Through it all, the church -- though weakened and reduced in numbers -- survived. Today the church in Cuba, beyond just surviving, is striving to be a witness to hope. And, in spite of difficulties and lack of resources, it is gaining new members and more space in which to carry out its mission.

Pope John Paul II's visit in 1998 certainly had a hugely positive effect. And, in hundreds of parishes throughout the island, in countless projects of social assistance offered by Caritas, Catholics in Cuba are witness to that hope that does not disappoint, the hope with a human face: Jesus Christ.

One sign of that hope is the construction of a new seminary just outside of Havana financed largely through the generosity of the Knights of Columbus.

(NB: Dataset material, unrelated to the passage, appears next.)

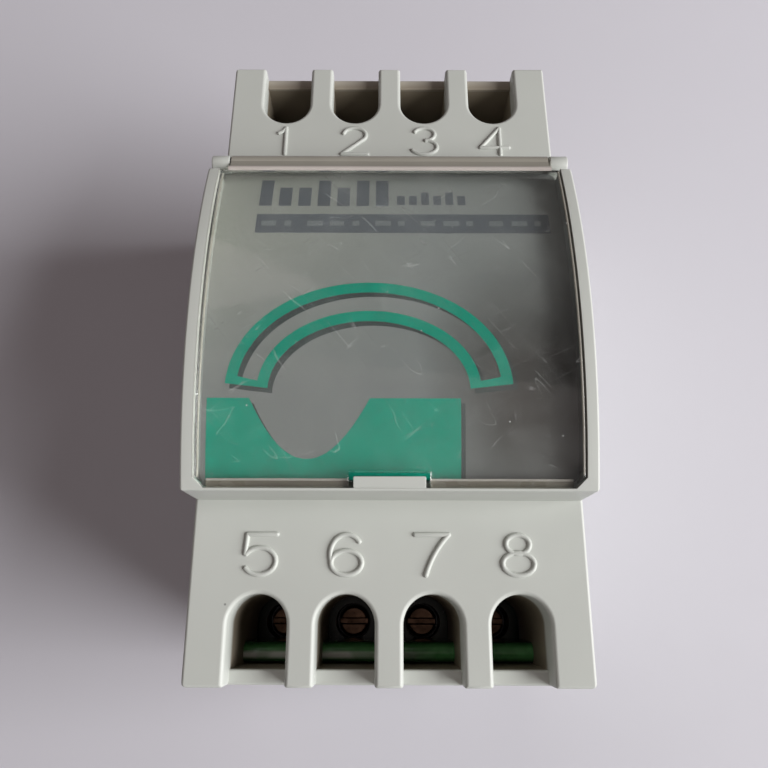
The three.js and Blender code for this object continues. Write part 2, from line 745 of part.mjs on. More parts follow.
// The armature rocks on the yoke's top edge; its arm carries the moving contact.
function relayArmature() {
  const plate = [ARMATURE.low, ARMATURE.low + ARMATURE.thick];
  return piece('relay_armature', 'iron', join(
    block([ARMATURE.left, ARMATURE.right], across(ARMATURE.half), plate),
    block([4.3, ARMATURE.right], across(2), [9.2, ARMATURE.low + 0.5]),
    block([3.9, 5.6], [LUG.y, -ARMATURE.half + 0.2], plate)));
}

// A flat blade with a round contact riveted through it.
function relayContact(name, finish, [left, right], button, [low, high], half) {
  return piece(name, finish, join(
    block([left, right], across(half), [low, high]),
    bar('x', CONTACT.radius, button, [0, 0, CONTACT.z], SMALL_ROUND)));
}

function relay() {
  const group = new THREE.Group();
  group.position.set(...RELAY_AT);
  const [halfX, halfY] = RELAY.half;
  const base = block(across(halfX - 1), across(halfY - 1), [REST_GAP, 2]);
  const caseSolid = cut(
    block(across(halfX), across(halfY), [2 * REST_GAP, RELAY.high]),
    block(across(halfX - RELAY.wall), across(halfY - RELAY.wall), [-1, RELAY.high - RELAY.wall]));
  const fixed = [CONTACT.foot, CONTACT.top];
  const springLow = LUG.high + 0.3;
  const spring = coilSpring({
    axis: 'z', radius: 0.8, wire: 0.3, length: ARMATURE.low - springLow - 0.3, turns: 6, stepsPerTurn: 10,
  });
  group.add(
    piece('relay_base', 'black', base),
    piece('relay_case', 'relayBlue', caseSolid),
    ...relayCoil(),
    relayYoke(),
    relayArmature(),
    piece('relay_armature_spring', 'steel', spring, [RELAY.springX, RELAY.springY, springLow]),
    relayContact('relay_moving_contact', 'copper', [5.2, 5.5], [4.75, 6.05], [5.6, 14.6], 2),
    relayContact('relay_rest_contact', 'brass', [4, 4.35], [4.2, 4.7], fixed, CONTACT.half),
    relayContact('relay_working_contact', 'brass', [7.25, 7.6], [6.75, 7.4], fixed, CONTACT.half));
  return group;
}

// ---------- Mains transformer ----------

// Shell core of stacked plates: two side limbs and a middle limb, with two windows.
function transformerCore() {
  const windows = [-1, 1].map((side) => block(
    span(side, CORE.limb, CORE.window), across(CORE.halfY + 0.5), [CORE_WINDOW.low, CORE_WINDOW.high]));
  const body = cut(block(across(CORE.halfX), across(CORE.halfY), [CORE.low, CORE.high]), ...windows);
  return piece('transformer_core', 'iron', body);
}

// The bobbin stands on the board, wraps the middle limb and has three flanges.
function transformerBobbin() {
  const low = CORE_WINDOW.low + 0.3;
  const high = CORE_WINDOW.high - 0.3;
  const middle = (low + high) / 2;
  const [boreX, boreY] = BOBBIN.bore;
  const [tubeX, tubeY] = BOBBIN.tube;
  const flanges = [low, middle - BOBBIN.flange / 2, high - BOBBIN.flange].map((z) => (
    block(across(BOBBIN.halfX), across(BOBBIN.halfY), [z, z + BOBBIN.flange])));
  const skirts = [-1, 1].map((side) => (
    block(across(BOBBIN.halfX), span(side, BOBBIN.halfY - 5, BOBBIN.halfY), [REST_GAP, low + 0.3])));
  const body = cut(
    join(block(across(tubeX), across(tubeY), [low, high]), ...flanges, ...skirts),
    block(across(boreX), across(boreY), [low - 1, high + 1]));
  return piece('transformer_bobbin', 'bobbin', body);
}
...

This seminary is the first significant construction project undertaken by the Catholic Church in 50 years. It will be completed in late summer of 2010, a fitting way to close the Year for Priests on that island nation. How often in the history of the world has the dragon of the Apocalypse (Revelation 12: 1-18) in its various incarnations attempted to swallow up the Bride of Christ, the church? Yet is it the dragon that is ultimately vanquished -- for love always proves more powerful than hatred?

As Pope Benedict XVI said on Aug. 15, 2007: "In all ages, the church, the People of God, also lives by the light of God and, as the Gospel says, is nourished by God. Thus in all the trials in the various situations of the church through the ages in different parts of the world, she wins through suffering. And she is the presence, the guarantee of God's love against all the ideologies of hatred and selfishness."